Trust Within and Between Organizations. Conceptual and Empirical Applications. - Review - book review
Organization Studies, March, 2001 by Richard Butler
Christel Lane and Reinhard Bachmann (eds.): Trust Within and Between Organizations. Conceptual and Empirical Applications
1998, Oxford: Oxford University Press. 334 pages.
The pressures upon the management of organizations due to the complexity and competitiveness of the late twentieth century business environment have generated an interest in understanding the processes by which co-operative relationships can be more effectively managed. In one sense, trust can be viewed as a lubricant to allow the machinery of large-scale organization to operate more efficiently and with less friction. However, while the interest in trust as a route to economic performance undoubtedly pervades this book, the idea that trust may be viewed as a 'good-thing', to be pursued as a value for its own sake, is also an important issue that receives some attention.
There are ten chapters in the book, each written by authors who have either been researching on trust directly, as their major research question, or for whom trust is an important concept in understanding another phenomenon. Christel Lane introduces these chapters in a review that identifies the major issues and problems in conceptualizing trust and which provides the reader with a useful orientation for the subsequent chapters. We also immediately get a feel for the complexity of the issues facing us in trying to get to grips with the notion of trust. There are many different uses and types of trust developed by the various authors to which the concept is applied. Most chapters have a welcome empirical base, either using a comparative survey methodology or case studies -- much of the available literature on trust, useful as it may be in stimulating thought, is synthetic rather than grounded in data.
Nevertheless, the first chapter by Jorg Sydow is a theoretical one on the constitution of inter-organizational trust, but it helps us get in tune with the issues raised in subsequent chapters. He notes the rational or calculative side of trust and the notion that trust makes work within organizations easier, but also emphasizes that there is a moral dimension to trust. Drawing upon Gidden's structuration theory, he develops a recursive view of social praxis in which trust has an essential part to play both as a consequence and a cause of co-operation. This is a useful chapter, because it highlights one of the major confusions evident in the literature, namely, whether trust is a dependent or an independent variable.
The all important, but neglected, question of the relationship between trust and power is investigated in Chapter 2 by Cynthia Hardy, Nelson Phillips and Tom Lawrence within the framework of a case study of inter-organizational relations between Canadian refugee organizations. They see trust as a risky investment and one that can easily slide into using trust as a facade to hide asymmetric power relations.
Chapter 3, by Mari Sako, tackles head-on the question of whether trust improves business performance. This is approached by means of an extensive survey of automotive suppliers in Japan, the United States and Europe using a questionnaire that operationalized contractural, competence and good will trust, fairness, and customer opportunism. Performance was operationalized by costs, just-in-time delivery and joint problem solving.
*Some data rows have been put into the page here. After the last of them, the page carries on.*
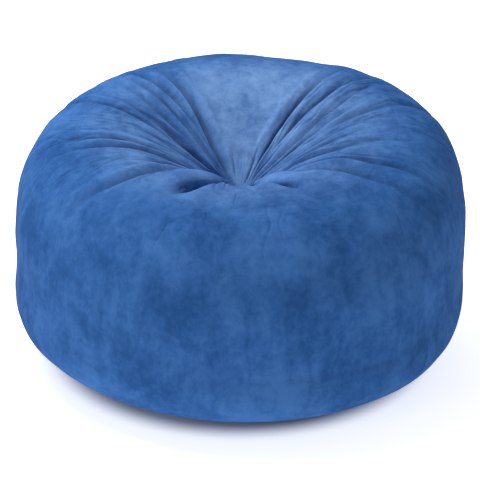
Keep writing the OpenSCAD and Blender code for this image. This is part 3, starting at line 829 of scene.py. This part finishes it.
# %% [markdown]
# ## The wound neck
# Under the gather, the bunched cloth is bound with strong thread: a helix of close turns.

# %% A tube along a path
def tube(name, path, toward, radius, sides=6):
    """Rings of points round each point of a path; toward is a direction across the path."""
    forward = np.gradient(path, axis=0)
    forward /= np.linalg.norm(forward, axis=-1, keepdims=True)
    side = toward - (toward * forward).sum(-1, keepdims=True) * forward
    side /= np.linalg.norm(side, axis=-1, keepdims=True)
    across = np.cross(forward, side)
    turn = np.arange(sides) * 2 * np.pi / sides
    spoke = np.cos(turn)[:, None] * side[:, None] + np.sin(turn)[:, None] * across[:, None]
    rings = path[:, None] + radius * spoke
    faces = grid_faces(len(path), sides, True)[:, ::-1].tolist()
    faces += [list(range(sides)), [len(path) * sides - 1 - k for k in range(sides)]]
    return mesh_piece(name, rings, faces)


WINDS, WIND_R = 5, 0.0008
turns = np.linspace(0, WINDS * 2 * np.pi, WINDS * 40)
wind_r = GATHER_R + COVER_T + WIND_R
wind_z = GATHER_H - NECK_L + 0.0025 + turns / (2 * np.pi) * 2 * WIND_R * 1.05
wind = np.stack([wind_r * np.cos(turns), wind_r * np.sin(turns),
                 wind_z + RISE * wind_r * np.sin(turns)], -1)
from_axis = np.stack([np.cos(turns), np.sin(turns), 0 * turns], -1)
thread_gather = tube("thread_round_neck", wind, from_axis, WIND_R)
print("neck thread", WINDS, "turns")

# %% [markdown]
# ## The zips
# A zip is two woven tapes, each with a row of coiled nylon sewn to its edge. The coil is a helix
# that is flattened to an oval, and its loops reach half way across to the other row.

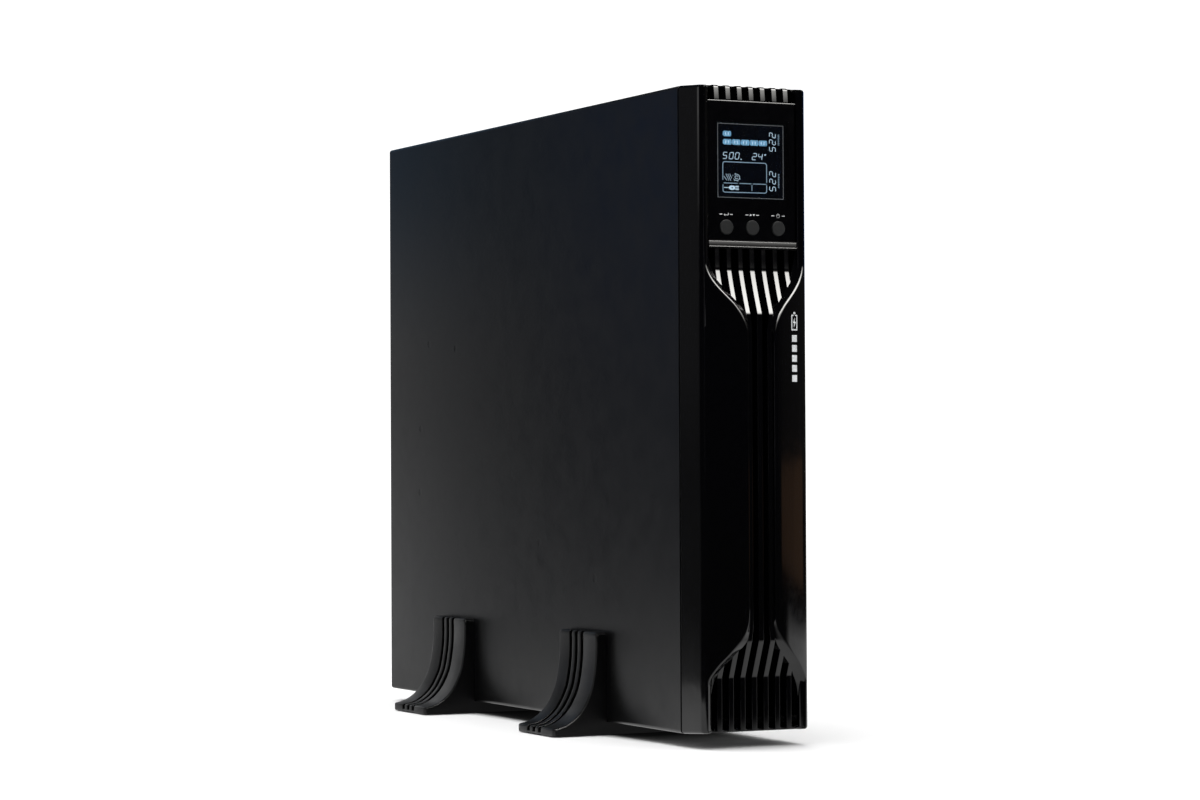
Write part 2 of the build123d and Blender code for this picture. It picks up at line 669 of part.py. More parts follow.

A number of conclusions are made, some supporting the author's initial hypotheses, such as that technical goodwill enhances technical assistance, while some conclusions run counter to initial hypotheses, such as that written contracts foster goodwill trust rather than, as more usually assumed, degrade trust. Undoubtedly, there is a lot more yet to emerge from this major study, but this chapter highlights one of the major methodological problems in relating trust to performance. Trust, because it is 'a good-thing', tends to become a surrogate for performance.
A rather more dynamic view of trust is re-introduced in Chapter 4 by Julia Porter Liebeskind and Amalya Lumerman Oliver in their study of interactions and property rights within a scientific laboratory. They emphasize the need to see trust in terms of the credibility of a social community rather than as a characteristic of an individual. It is only when we contextualize individuals within a complex set of social relations, where individual interests are pursued, that we begin to understand the essence of trust.
Simon Deakin's and Frank Wilkinson's Chapter 5 on the economics of trust gives a good succinct review of the issues surrounding contract law and makes some useful connections with institutional theory. They contrast the differences in relations governed by formal regulative means and those governed by social norms, and then compare contractual relations in their study of the kitchen furniture and mining machinery industries in Britain, Germany and Italy. They find that country differences are more important than industry differences in determining the processes by which trust develops. They also introduce us to the usefulness of national comparisons in developing both theoretical and empirical frameworks for the study of trust. The way in which the legal systems work in different countries is relatively observable in comparison to vaguer concepts of cultural differences in the development of trust, which makes them a useful unit of analysis for research into international differences on trust.